The weather’s tough on everyone.

The lesson went well, regardless. We rode in a smaller arena, and after working for a few minutes the cold was unnoticeable. We walked, trotted, cantered, and worked on transitions between the three. Then my instructor gave me my bow and arrows back.

There was no target. My instructor instead traced a circle in the center of the arena with her boot, and told me to aim at the ground. What I really like about this sport, and what was intimidating at first, is how readily you have to adapt to changing conditions. You have to be able to shoot ahead, to the side, and behind you. You have to be able to shoot at targets on both sides of the horse, and develop your archery skills with ambidexterity in mind. You have to be able to move your upper body (shooting) independently of your lower body (riding). You need to keep in constant communication with your horse, so neither of you get hurt.

Because we used the small arena, we could experiment a bit more. I’m starting to get the hang of turning my horse without using hands or reins at all. I’m learning how to kick my horse to keep him moving, while standing up in the stirrups. My flow for knock-draw-fire-reload still needs a lot of work.

Every detail, right down to where you hang your quiver on your belt, matters. Squeezing your shoulder blades together matters. Not squeezing with your knees matters. Maintaining equal weight in your stirrups, down through your heels (not your toes) matters. The amount of rain on your fletchings matters. Using a thumb draw rather than a Mediterranean draw matters. The way I wrapped my thumbs with hockey tape that morning matters. The fact I was still sore from a dance class that involved a lot of squats a few days prior turned out to matter quite a bit.

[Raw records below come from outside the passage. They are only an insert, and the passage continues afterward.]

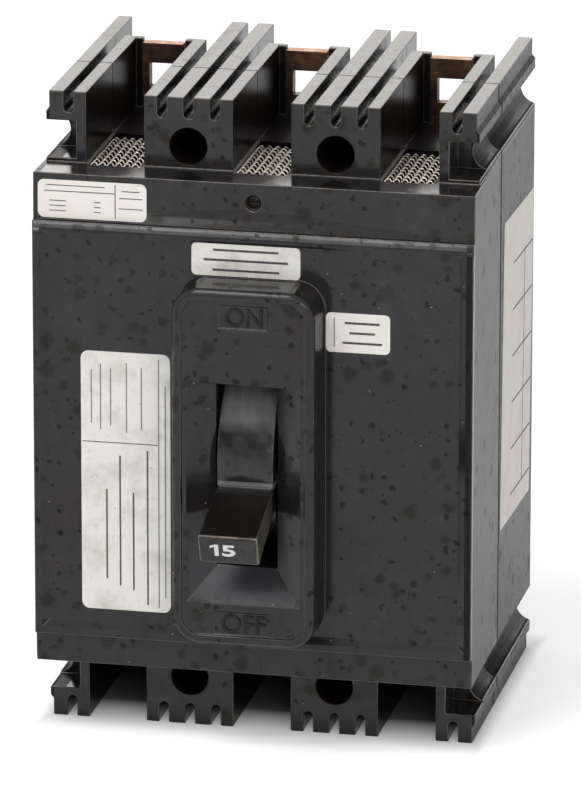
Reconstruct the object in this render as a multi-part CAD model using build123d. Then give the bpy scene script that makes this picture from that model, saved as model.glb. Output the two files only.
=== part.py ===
from build123d import *

import os
from math import atan2, cos, degrees, hypot, radians, sin

# Three-pole moulded-case circuit breaker with a toggle handle, 100 A frame size.
# X runs across the poles, Y runs into the panel that carries the breaker, Z is up (line end on top).
# The origin is the middle of the rear mounting face, so the front of the breaker lies at negative Y.
# It stands as photographed: tripped, with the handle a little below the middle of its travel.

# Overall sizes of the moulded case
BASE_WIDTH = 102.9
SIDE_RELIEF = 0.9375
FRONT_FLARE = 0.85
POLE_COUNT = 3
HEIGHT = 153.7
BODY_HEIGHT = 119.6
BASE_DEPTH = 44.3
BAND_DEPTH = 82.0
BLOCK_DEPTH = 72.0
WALL = 3.0
REAR_WALL = 4.0
INTERPOLE_WALL = 3.0

# Fits between pieces
FIT = 0.05
PIN_FIT = 0.04
SLIDE = 0.2
SEAT_GAP = 0.3

# Front panel of the cover
PANEL_RISE = 1.5
TOP_BAND = 11.15
BOTTOM_BAND = 7.15
PANEL_RIM = 1.7
PANEL_BEVEL = 1.7
PANEL_RECESS = 1.0

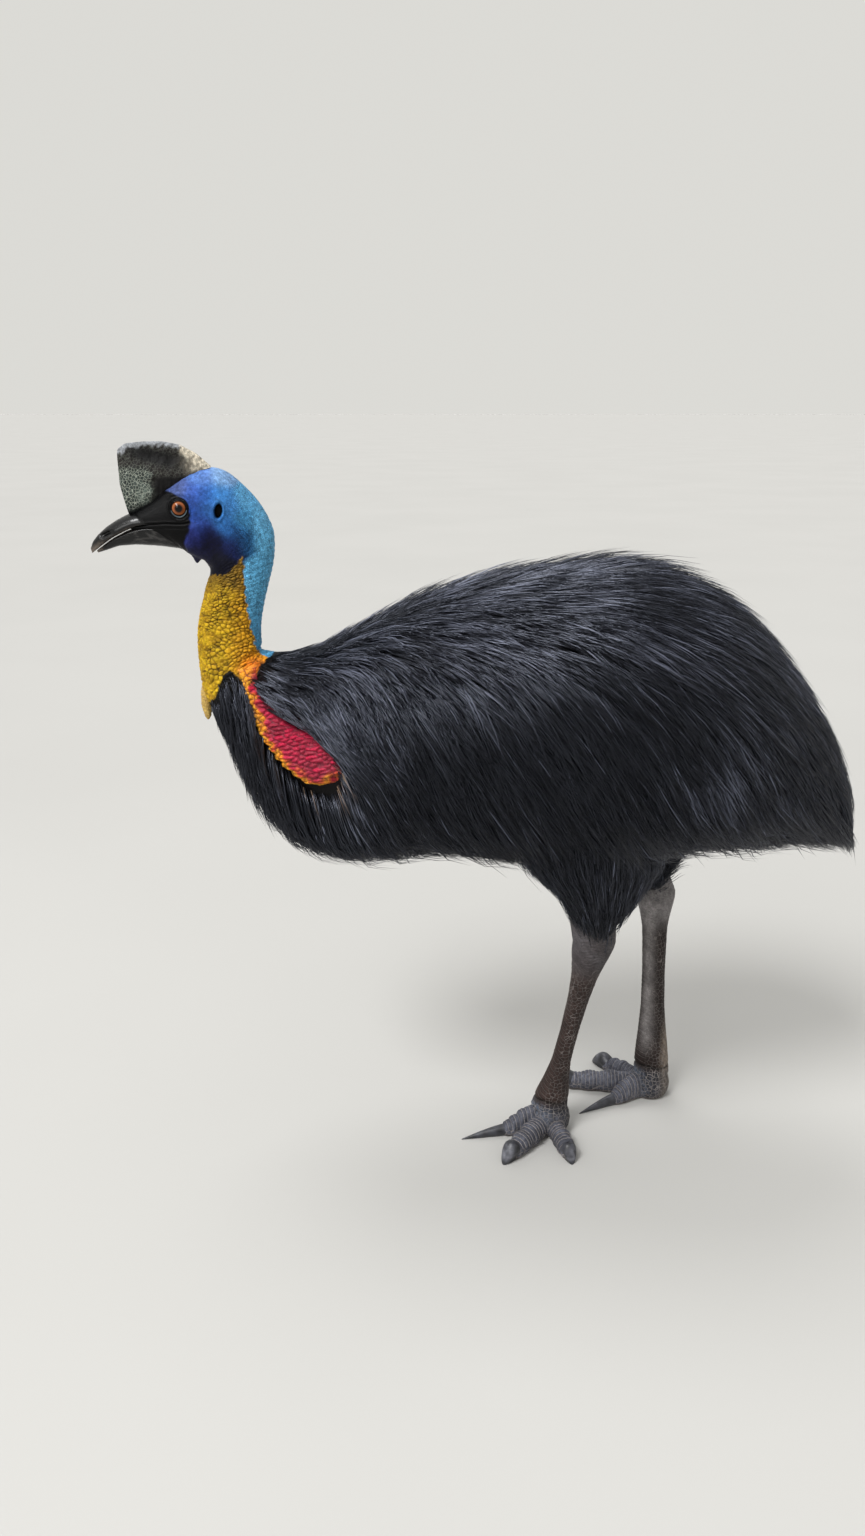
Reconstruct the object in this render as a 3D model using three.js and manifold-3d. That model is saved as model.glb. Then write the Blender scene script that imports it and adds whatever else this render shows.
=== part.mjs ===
// Northern cassowary standing with its feet apart, a still life-size model, after three.js.
// Millimetres, +Z up. The bird faces -X, its left side is -Y, and its feet stand on z = 0.
import * as THREE from 'three';
import { LoftGeometry } from 'three/addons/geometries/LoftGeometry.js';
import { mergeVertices } from 'three/addons/utils/BufferGeometryUtils.js';
import Module from 'manifold-3d';

const wasm = await Module();
wasm.setup();
const { clamp, degToRad, lerp, smoothstep } = THREE.MathUtils;

// Driving dimensions
const GAP = 0.3;
const COAT_GAP = 0.45;
const MERGE_WITHIN = 1e-3;
const HEAD_YAW = degToRad(8);
const HEAD_SIDE = -6;
const HEAD_PIVOT_X = -372;
const BODY_SIDES = 24;
const HEAD_SIDES = 18;
const LEG_SIDES = 12;
const TOE_SIDES = 10;
const EYE_RADIUS = 12;
const EYE_CENTRE = { x: -442, y: 23, z: 1021 };
const EYE_RIM = { y: 31, radiusX: 11.5, radiusZ: 10.5, tube: 2.4 };
const EAR_CENTRE = { x: -385, z: 1017 };
const EAR_RIM = { y: 34.5, radiusX: 8.5, radiusZ: 12.5, tube: 2.6 };
const EAR_HOLE = { y: 38, radii: [6.5, 9, 10.5] };
const MOUTH = { x: -463, z: 999, length: 64, height: 1.6, depth: 30, inner: 17, slope: 2 };
const SIDES = { left: -1, right: 1 };

// Colours of the sub-parts
const COLOURS = {
  plumage: 0x15151b,
  headSkin: 0x3f62c4,
  neckSkin: 0xdca419,
  stripSkin: 0xcf2350,
  wattle: 0xe6bd5a,
  casque: 0x3a322c,
  bill: 0x17171a,
  eye: 0xa3573a,
  leg: 0x6f6a66,
  toe: 0x4c4d57,
  claw: 0x3b3733,
};

// Sections from the bill's root over the head to the neck: crown side, throat side and half width.
const HEAD_SECTIONS = [
  { top: [-505, 1016], bottom: [-447, 961], half: 23, widest: 0.62 },
  { top: [-487, 1028], bottom: [-438, 955], half: 28, widest: 0.6 },
  { top: [-463, 1047], bottom: [-428, 949], half: 32, widest: 0.58 },
  { top: [-438, 1064], bottom: [-420, 944], half: 34, widest: 0.56 },
  { top: [-410, 1074], bottom: [-413, 939], half: 36, widest: 0.55 },
  { top: [-380, 1069], bottom: [-409, 933], half: 37, widest: 0.55 },
  { top: [-352, 1046], bottom: [-409, 927], half: 37, widest: 0.55 },
  { top: [-331, 1020], bottom: [-410, 922], half: 37, widest: 0.54 },
  { top: [-317, 990], bottom: [-412, 917], half: 36, widest: 0.53 },
  { top: [-315, 962], bottom: [-414, 910], half: 35, widest: 0.52 },
  { top: [-319, 935], bottom: [-416, 903], half: 34, widest: 0.5 },
];

// Sections down the neck. turn is the share of the head's turn that each one keeps.
const NECK_SECTIONS = [
  { top: [-319, 935], bottom: [-416, 903], half: 34, widest: 0.5, turn: 1 },
  { top: [-326, 910], bottom: [-424, 881], half: 34, widest: 0.5, turn: 0.85 },
  { top: [-333, 885], bottom: [-429, 862], half: 34, widest: 0.5, turn: 0.6 },
  { top: [-339, 858], bottom: [-433, 843], half: 35, widest: 0.5, turn: 0.35 },
  { top: [-341, 838], bottom: [-435, 812], half: 37, widest: 0.5, turn: 0.15 },
  { top: [-341, 822], bottom: [-434, 780], half: 40, widest: 0.5, turn: 0.05 },
  { top: [-340, 812], bottom: [-432, 748], half: 44, widest: 0.5, turn: 0 },
];
const NECK_SPLIT = 3;

// Sections of the feathered body, out to the tips of the coat, from the neck's base to the rump.
const TORSO_SECTIONS = [
  { top: [-340, 812], bottom: [-432, 748], half: 44, widest: 0.5 },
  { top: [-318, 810], bottom: [-418, 712], half: 54, widest: 0.5 },
  { top: [-290, 811], bottom: [-400, 672], half: 67, widest: 0.5 },
  { top: [-250, 821], bottom: [-380, 622], half: 84, widest: 0.49 },
  { top: [-200, 844], bottom: [-355, 570], half: 103, widest: 0.48 },
  { top: [-145, 872], bottom: [-315, 524], half: 122, widest: 0.47 },
  { top: [-85, 897], bottom: [-262, 498], half: 140, widest: 0.46 },
  { top: [-20, 917], bottom: [-190, 488], half: 158, widest: 0.45 },
  { top: [50, 930], bottom: [-100, 491], half: 174, widest: 0.44 },
  { top: [120, 938], bottom: [10, 498], half: 188, widest: 0.43 },
  { top: [190, 943], bottom: [120, 500], half: 197, widest: 0.42 },
  { top: [260, 936], bottom: [220, 502], half: 197, widest: 0.42 },
  { top: [320, 915], bottom: [312, 504], half: 188, widest: 0.42 },
];

// Sections of the tail, which droops from the rump to a point.
const TAIL_SECTIONS = [
  { top: [320, 915], bottom: [312, 504], half: 188, widest: 0.42 },
  { top: [372, 883], bottom: [372, 506], half: 168, widest: 0.42 },
  { top: [420, 841], bottom: [428, 508], half: 141, widest: 0.42 },
  { top: [466, 785], bottom: [478, 508], half: 110, widest: 0.42 },
  { top: [505, 724], bottom: [517, 507], half: 79, widest: 0.42 },
  { top: [537, 659], bottom: [546, 503], half: 51, widest: 0.42 },
  { top: [560, 592], bottom: [566, 500], half: 28, widest: 0.42 },
  { top: [573, 534], bottom: [577, 498], half: 9, widest: 0.42 },
];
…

I was only able to cluster my shots together when I thought about the shot. I inhaled to draw, exhaled to shoot, and let my draw hand relax and flow back past my shoulder. I imagined I was on a cliff or high hill, picking off enemies far below me.

When I stopped worrying about all the details, and trusted my body to continue shooting, it became effortless. I blinked the rain out of my eyes, and forgot the cold. My feet kept the horse moving, and me stable. My arms kept the shots flowing, and my bow off my horse’s flank. I didn’t wear bracers under my sleeves, and I didn’t need them today. When I’m at a lesson, at a dojo, or in an arena, everything comes together.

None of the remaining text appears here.